Nowhere is this truer than in the experience of becoming a manager. Research demonstrates that the real time experience of becoming a manager is one that can challenge us to the core of our lives. As stated in the literature, the transitions between being an individual contributor and manager, and being a junior level manager and a more senior level of management is full of surprises, uncertainty and anxiety. The transitions are also moments in which we may start to question ourselves: “is management really for me?” “Am I good enough?” and “Do I have the competencies to cope?”

The literature also recognises that the transition to becoming a manager or senior manager is also a very exciting adventure because we begin to recognise new possibilities for ourselves. We begin to see that we had strengths that we never knew that we had, and we may experience the excitement of being stretched in ways that we never imagined.

The transitions at various levels of management are both exciting and challenging. This is why we call it “anxietment.” In the anticipation of a challenge, we have a sense of both excitement and anxiety. Sometimes the anxiety is stronger and at other times the sense of excitement is stronger.
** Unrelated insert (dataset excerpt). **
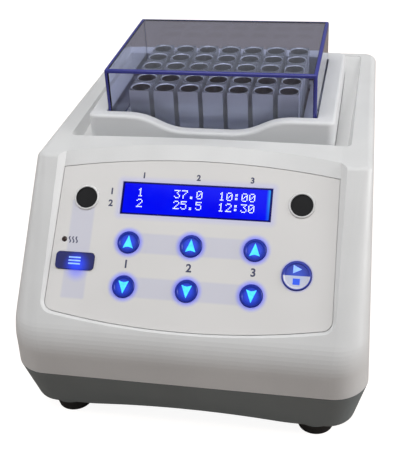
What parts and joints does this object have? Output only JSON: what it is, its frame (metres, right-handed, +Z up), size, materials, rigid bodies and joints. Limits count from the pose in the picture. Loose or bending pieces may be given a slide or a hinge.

How we deal with the transitional experience of “anxietment” is crucial for the kind of manager we become. The more we are able to embrace the uncertainty of transition, the more we will develop the skills of “psychological flexibility,” agility in responding to unexpected events and wisdom of judgment.

A danger is that because most of us go through the transitional experiences alone, we tend to think that it is only “me” that has these experiences. We tend then to look down on ourselves for experiencing the anxietment of becoming a manager. Many of us do not even realise that we are looking down on ourselves. And so instead of developing a confident sense of self as a manager, we develop much more defensive ways of managing.

We need to recognise that the anxietment of transition is not just in you or in me but is part of the experience of transition itself. We also need to develop both the physical and mental space in which we can share the experience of going through transition. In this way we can learn to learn from experience.